Die Aussichten auf eine bedingte Entlassung sind ungleich verteilt. Die geringsten Entlassungschancen finden Personen vor, deren Verurteilung auf einem begangenen Sexualmord gründet. Gefangene, die vor der gegenwärtigen Haft schon andere (zeitlich begrenzte) Freiheitsstrafen verbüßt haben, werden ebenfalls seltener bzw. später entlassen.

Hohes Gewicht der Staatsanwaltschaft
Was bewegt aber nun Gerichte, eine Entlassung zu bewilligen? Die Chancen auf ein positives Ergebnis stehen für eine*n Verurteilte*n bei rund 20 Prozent. Großen Einfluss auf das Ergebnis hat die Staatsanwaltschaft. Diese kann gegen bedingte Entlassungen Rechtsmittel einlegen – Gerichte neigen deshalb dazu, dem Standpunkt der Staatsanwaltschaft zu folgen.

Psychiatrische oder psychologische Sachverständige hingegen werden dem Entlassungsverfahren nur unregelmäßig beigezogen. Wenn aktuelle Sachverständigengutachten in Auftrag gegeben werden (was aber nicht einmal in der Hälfte aller Fälle passiert), üben sie einen großen Einfluss auf die gerichtliche Beschlussfassung aus.

Anwaltlich vertreten sind die Gefangenen im Entlassungsverfahren nur selten (faktisch lediglich bei 10 Prozent der durchgeführten Verfahren). Kurioserweise hilft das den Gefangenen nicht. Wenn „Lebenslange“ einen Rechtsbeistand haben, erhöht dies die Wahrscheinlichkeit der Einholung aktueller Sachverständigengutachten, die dann aber mehrheitlich ungünstig für die beurteilten Gefangenen ausfallen.

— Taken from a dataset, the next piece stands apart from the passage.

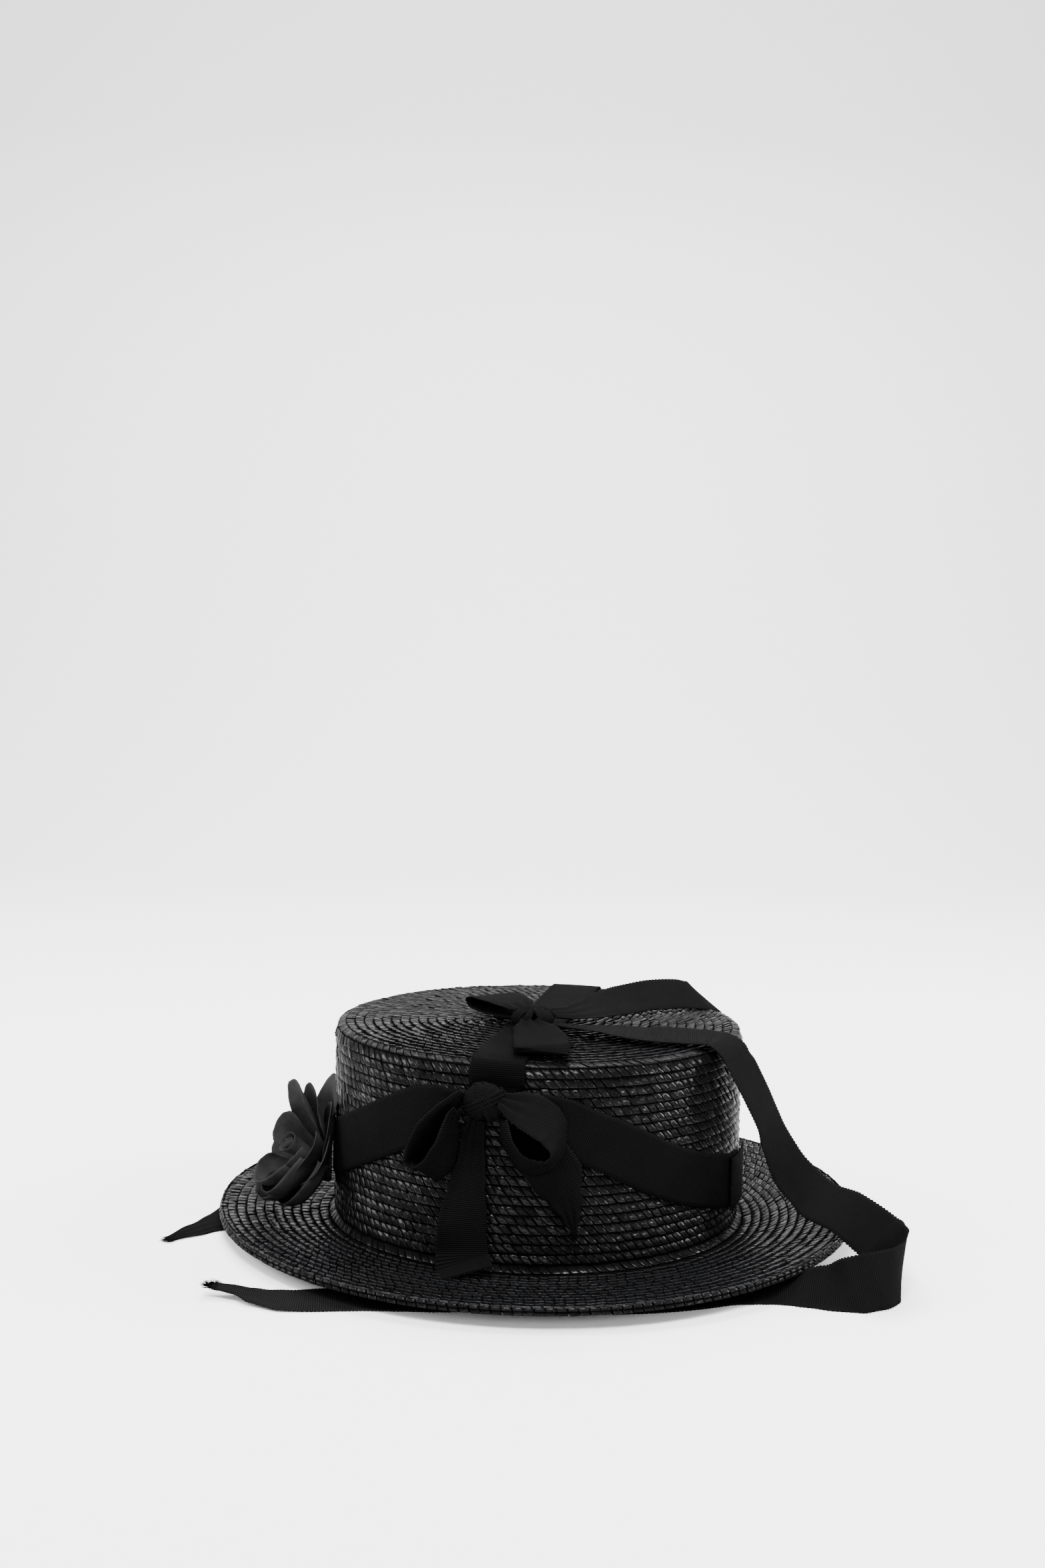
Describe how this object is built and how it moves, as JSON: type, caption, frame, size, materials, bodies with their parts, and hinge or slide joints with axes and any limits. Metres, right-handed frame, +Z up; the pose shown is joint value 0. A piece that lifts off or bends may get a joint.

Diese Dynamik bewirkt, dass anwaltliche Hilfe keine entlassungsförderlichen Effekte hat.

Österreichische Regelung menschenrechtskonform
Lebenslange Freiheitsstrafen entsprechen nur dann den Grund- und Menschenrechten, wenn für die Inhaftierten eine realistische Chance besteht, bei vertretbarer Gefährlichkeitsprognose zu Lebzeiten die Freiheit wiederzuerlangen. Die österreichische Rechtslage, die „Lebenslangen“ ab 15 Jahren Verbüßung eine Chance auf eine Entlassung einräumt, entspricht diesen Vorgaben. Der Umstand, dass in der Mehrheit der Fälle eine bedingte Entlassung auch tatsächlich erfolgt, dokumentiert die Kompatibilität der Praxis mit diesen Rechten.

„Den große Einfluss der Staatsanwaltschaften auf die konkreten Entlassungsentscheidungen der Gerichte sollte man aber hinterfragen“, meinen die beiden Studienautoren - vor allem im Vergleich zur wesentlich geringeren Bedeutung der Stellungnahmen der Justizanstalten, in denen die Gefangenen untergebracht sind. Letztere kennen die Insass*innen viel besser als die Staatsanwaltschaft. Psychiatrische Gutachten zum Rückfallsrisiko der Gefangenen werden zu selten eingeholt, man stützt sich allzu oft auf veraltete Gutachten.

Wenn aktuelle Sachverständigengutachten beschafft werden, haben sie aber einen großen Einfluss auf die gerichtliche Entscheidungsbildung. „Insgesamt könnte man überlegen, bei positiver Zukunftsprognose vermehrt vorzeitig zu entlassen, zumal Österreich im europäischen Vergleich ohnehin sehr hohe Gefangenenraten aufweist. Die Rückfallraten von wegen Tötungsdelikten zu lebenslangen Freiheitsstrafen verurteilten Personen werden im kriminologischen Schrifttum als vergleichsweise gering angegeben“, so Birklbauer und Hirtenlehner.

JKU Forschungsschwerpunkt Procedural Justice
Analysen wie diese fügen sich in einen neuen Forschungsschwerpunkt der Rechtswissenschaftlichen Fakultät der JKU ein. Unter dem Begriff „Procedural Justice“ verschreibt sich die Fakultät der Erforschung juristischer Entscheidungsverfahren, wobei sowohl rechtliche als auch empirische Fragestellungen Gegenstand der Betrachtung sind.